Digital Signage - Metrics, Human Nature Remain Final Obstacles to Success
The report, "Digital Signage Ecosystem Report," bySanju Khatri, principal analyst for signage and professional displays for iSuppli, outlines the opportunities for digital signage networks as well as the challenges that must be transcended before they realize their potential.
In a press release promoting the study, iSuppli identifies the problems and how they are related.
According to the research company, "advertising agencies are very comfortable in the traditional arena of mass media and print advertising, and are not compelled enough to insert digital signage into the plans of their clients.
More importantly, these agencies don't necessarily know what their commission will be with digital signage.
" iSuppli goes on to explain that without an effective way to determine the number of consumers being reached by digital signage networks there is "no effective means" to show advertisers that the dollars they are spending on the medium are reaping a quantifiable reward.
In other words, determining the return an advertiser can expect from an investment in advertising via digital signage networks is currently impossible.
This lack of a way to measure ROI impedes the growth of the medium.
According to iSuppli, those participating in the market have begun partnering with organizations like Nielson, Arbitron and POPAI to develop metrics to make determining ROI doable.
However, there seems to be little agreement about what exactly must be measured.
While the lack of audience metrics and the difficulty ad agencies have in determining how to get paid shouldn't be underestimated, there seems to be an overarching issue at play here -one that if addressed could reshape the conversation.
Specifically, the entire notion of jamming the digital signage ad network medium into the box used to define and sell other media -in particular television- seems a bit misguided and stifling.

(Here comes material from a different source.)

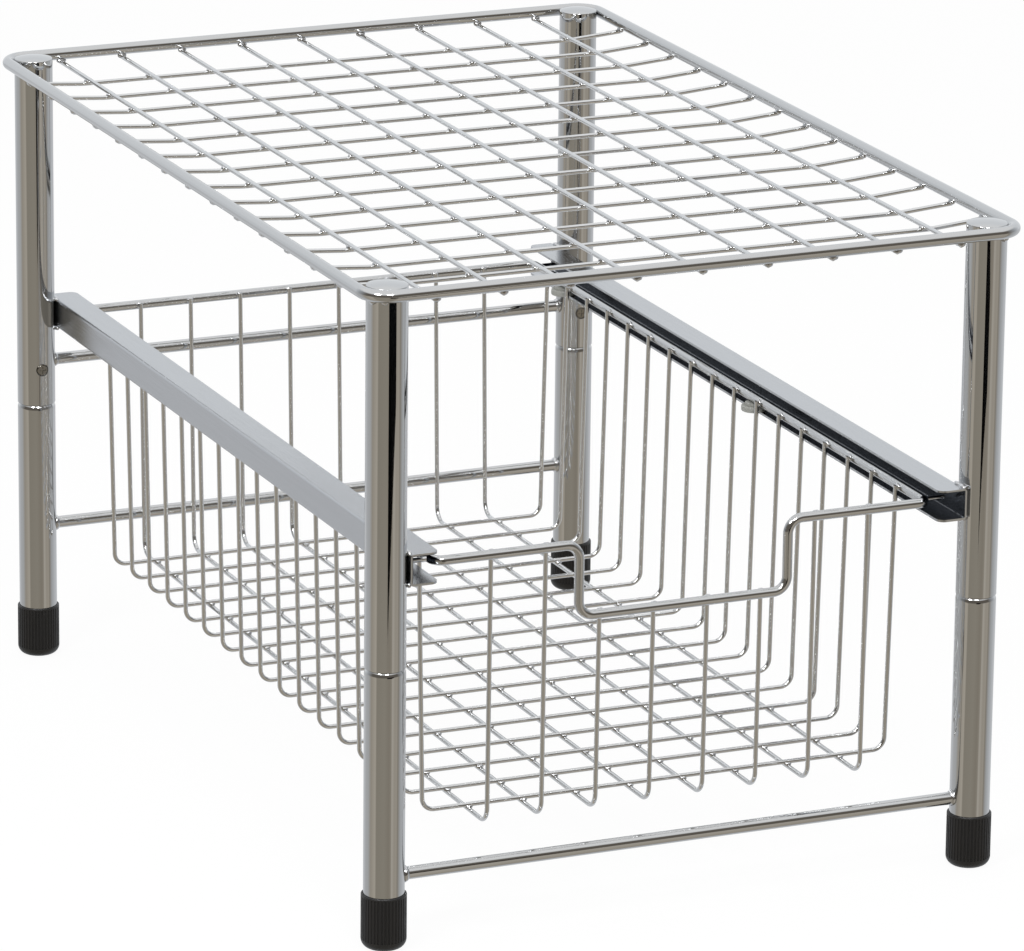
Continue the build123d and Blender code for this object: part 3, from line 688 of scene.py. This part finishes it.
# %% [markdown]
# ## The studio
# Chrome shows its surroundings, so the studio is half of the material. In the photograph the
# object stands in front of a white backdrop, and the side of the room where the camera is
# was left brownish grey, darker above the horizon, with two softboxes high in front. The
# room is painted on the sky by direction alone: it stays where it is when the camera moves.
# What the camera sees directly is plain white.

# %% World
BACK_WHITE = "#F0F3F6"
BACK_FLOOR = "#D9DBDE"
FLOOR_BANDS = [
    (0.0, "#A29B8E"), (0.12, "#9E978A"), (0.14, "#C4BCAE"), (0.22, "#B0A89B"), (0.27, "#C4C5C5"),
    (0.33, "#C9CACB"), (0.39, BACK_FLOOR), (0.64, BACK_FLOOR), (0.73, "#BFC1C2"), (0.78, "#9C9488"),
    (0.80, "#B8B0A3"), (0.84, "#B4AC9F"), (0.88, "#C6BFB3"), (0.90, "#A29A8D"), (0.93, "#9A9285"),
    (1.0, "#A29B8E"),
]
WALL_BANDS = [
    (0.0, "#6B655D"), (0.2, "#6E6860"), (0.3, "#B9BDC1"), (0.38, BACK_WHITE), (0.62, BACK_WHITE),
    (0.7, "#B9BDC1"), (0.8, "#6E6860"), (1.0, "#6B655D"),
]


def room_by_direction():
    world = bpy.data.worlds.new("studio_room")
    scene.world = world
    world.use_nodes = True
    tree = world.node_tree
    tree.nodes.clear()
    direction = add(tree, "ShaderNodeTexCoord").outputs["Generated"]
    parts = add(tree, "ShaderNodeSeparateXYZ", Vector=direction)
    # Angle round the vertical, from 0 to 1, counted from straight behind the object.
    turned = add(tree, "ShaderNodeMapping", {"vector_type": "NORMAL"}, Vector=direction,
                 Rotation=(0, 0, math.radians(CAMERA_YAW)))
    flat = add(tree, "ShaderNodeSeparateXYZ", Vector=turned.outputs[0])
    angle = add(tree, "ShaderNodeMath", {"operation": "ARCTAN2"}, in0=flat.outputs["X"],
                in1=flat.outputs["Y"])
    turn = add(tree, "ShaderNodeMapRange", Value=angle.outputs[0], From_Min=-math.pi, From_Max=math.pi)
    # Below the horizon: the room's floor, in bands. 0.5 is straight behind the object.
    low = add(tree, "ShaderNodeValToRGB", Fac=turn.outputs[0])
    paint(low.color_ramp, FLOOR_BANDS)
    # Above the horizon: the dim room behind the camera, and the white backdrop.
    high = add(tree, "ShaderNodeValToRGB", Fac=turn.outputs[0])
    paint(high.color_ramp, WALL_BANDS)
    horizon = add(tree, "ShaderNodeMapRange", {"interpolation_type": "SMOOTHSTEP"}, Value=parts.outputs["Z"],
                  From_Min=-0.14, From_Max=-0.04)
    walls = add(tree, "ShaderNodeMix", {"data_type": "RGBA"}, Factor=horizon.outputs[0],
                A=low.outputs[0], B=high.outputs[0])
    above = add(tree, "ShaderNodeMapRange", {"interpolation_type": "SMOOTHSTEP"}, Value=parts.outputs["Z"],
                From_Min=0.45, From_Max=0.72)
    room = add(tree, "ShaderNodeMix", {"data_type": "RGBA"}, Factor=above.outputs[0],
               A=walls.outputs["Result"], B=linear("#FFFFFF"))
    light = add(tree, "ShaderNodeBackground", Color=room.outputs["Result"], Strength=1.0)
    white = add(tree, "ShaderNodeBackground", Color=(1, 1, 1, 1), Strength=1.0)
    seen = add(tree, "ShaderNodeLightPath").outputs["Is Camera Ray"]
    both = add(tree, "ShaderNodeMixShader", in0=seen, in1=light.outputs[0], in2=white.outputs[0])
    output = add(tree, "ShaderNodeOutputWorld")
    tree.links.new(both.outputs[0], output.inputs[0])


def paint(ramp, stops):
    """Set a colour ramp's stops from (place, hex colour) pairs."""
    while len(ramp.elements) > 2:
        ramp.elements.remove(ramp.elements[-1])
    ramp.elements[0].position, ramp.elements[0].color = stops[0][0], linear(stops[0][1])
    ramp.elements[1].position, ramp.elements[1].color = stops[-1][0], linear(stops[-1][1])
    for place, hex_colour in stops[1:-1]:
        ramp.elements.new(place).color = linear(hex_colour)


room_by_direction()

# %% [markdown]
# The floor is pale and keeps only a faint shadow. Two softboxes high in front of the object
# make the pairs of small white dots on every bend, cap and weld. A photographer of chrome also
# sets up black flags: a dark line beside a bright one is what makes metal look like metal.

# %% Floor and lamps
FLOOR_SIZE = 12.0
# The share of the floor that shows as plain white to the camera; the rest keeps the shadow.
FLOOR_GLOW = 0.94


def white_floor():
    mesh = bpy.data.meshes.new("floor")
    half = FLOOR_SIZE / 2
    corners = [(-half, -half, 0), (half, -half, 0), (half, half, 0), (-half, half, 0)]
    mesh.from_pydata(corners, [], [(0, 1, 2, 3)])
    floor = bpy.data.objects.new("floor", mesh)
    scene.collection.objects.link(floor)
    material, tree, output, _ = new_material("white_studio_floor")
    paper = add(tree, "ShaderNodeBsdfDiffuse", Color=linear("#F2F2F2"))
    glow = add(tree, "ShaderNodeEmission", Color=(1, 1, 1, 1), Strength=1.0)
    seen = add(tree, "ShaderNodeLightPath").outputs["Is Camera Ray"]
    share = add(tree, "ShaderNodeMath", {"operation": "MULTIPLY"}, in0=seen, in1=FLOOR_GLOW)
    both = add(tree, "ShaderNodeMixShader", in0=share.outputs[0], in1=paper.outputs[0], in2=glow.outputs[0])
    tree.links.new(both.outputs[0], output.inputs[0])
    mesh.materials.append(material)
    floor.visible_glossy = False


def black_flag(name, outline):
    """A flat black screen that only reflections see."""
    mesh = bpy.data.meshes.new(name)
    mesh.from_pydata([Vector(place) * MM for place in outline], [], [tuple(range(len(outline)))])
    flag = bpy.data.objects.new(name, mesh)
    scene.collection.objects.link(flag)
    material, tree, output, _ = new_material("black_flocked_paper")
    paper = add(tree, "ShaderNodeBsdfDiffuse", Color=linear("#101010"))
    tree.links.new(paper.outputs[0], output.inputs[0])
    mesh.materials.append(material)
    flag.visible_camera = flag.visible_diffuse = flag.visible_shadow = False


def softbox(name, turn, height, distance, size, watts):
    """A square lamp round the object: turn is in degrees from the camera's side, to the right."""
    data = bpy.data.lights.new(name, "AREA")
    data.size = size
    data.energy = watts
    lamp = bpy.data.objects.new(name, data)
    scene.collection.objects.link(lamp)
    bearing = math.radians(turn - CAMERA_YAW)
    rise = math.radians(height)
    away = Vector((math.sin(bearing) * math.cos(rise), -math.cos(bearing) * math.cos(rise), math.sin(rise)))
    target = Vector((0, 0, 150 * MM))
    aim = away.to_track_quat("Z", "Y").to_matrix().to_4x4()
    lamp.matrix_world = Matrix.Translation(target + away * distance) @ aim


white_floor()
# The flag stands low in front, from left far to right near, and narrows downwards: that draws
# the tapering black line down the front posts. Its corners are in millimetres.
FLAG_OUTLINE = [
    (-317, -1397, -228), (4, -962, -18), (157, -755, 84), (157, -755, 140), (-405, -1516, 140),
    (-405, -1516, -268),
]
black_flag("flag", FLAG_OUTLINE)
for side, turn in (("left", -31), ("right", 10)):
    softbox("softbox_" + side, turn, height=42, distance=2.2, size=0.5, watts=14)

# %% Settings
scene.view_settings.view_transform = "Standard"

Granted, there is an incredible temptation to lump TV and digital signage together.
After all, on the face of it -literally- they look identical.
But the differences quickly become apparent when you get past their physicality and begin to consider much less superficial issues, such as how an audience consumes messages each conveys, the types of information, entertainment and commercials each display, where each physically resides and how much time viewers spend with each.
Simply attempting to count noses in an effort to support an ROI model built on the 60-plus year history of commercial television, seems to miss the point.
Digital signage advertising networks are a new, different medium.
They deserve their own unique formulas for determining ROI.
One component of that equation has to be propensity of a digital signage ad network "viewer" to actually buy something.
Isn't a smaller audience with dollars in its hands and a desire to buy something in the very near term more valuable to advertisers than home after home of passive TV viewers who increasingly are skipping through their commercials with a remote control and a DVR? In terms of the comfort level of ad agencies when it comes digital signage ad networks, who cares? Look at what Google has done in a matter of a few short years to ad buys.
Single-handedly Google may have done more to call into question advertising business as usual than anything that's happened in recent memory.
Perhaps decisions about ads on digital signage networks would be better left to corporate marketing folks with expertise in point-of-purchase promotional displays.
Certainly, that business resource has vast experience in determining the ROI of promotional messaging at the point of purchase when compared to an agency concerned about television.
To a certain degree, digital signage ad networks may have themselves to blame for these hurdles.
Selling something new is often difficult, so it's understandable that there's a powerful temptation to draw analogies with the familiar when making their pitch to agencies.
When it comes to digital signage and advertising agencies, the familiar is naturally television.
To extract itself from that limiting, stifling box will require digital signage advertising networks to do much more than address metrics and commissions.
It will require taking control of defining the medium as it's own, distinct entity and value.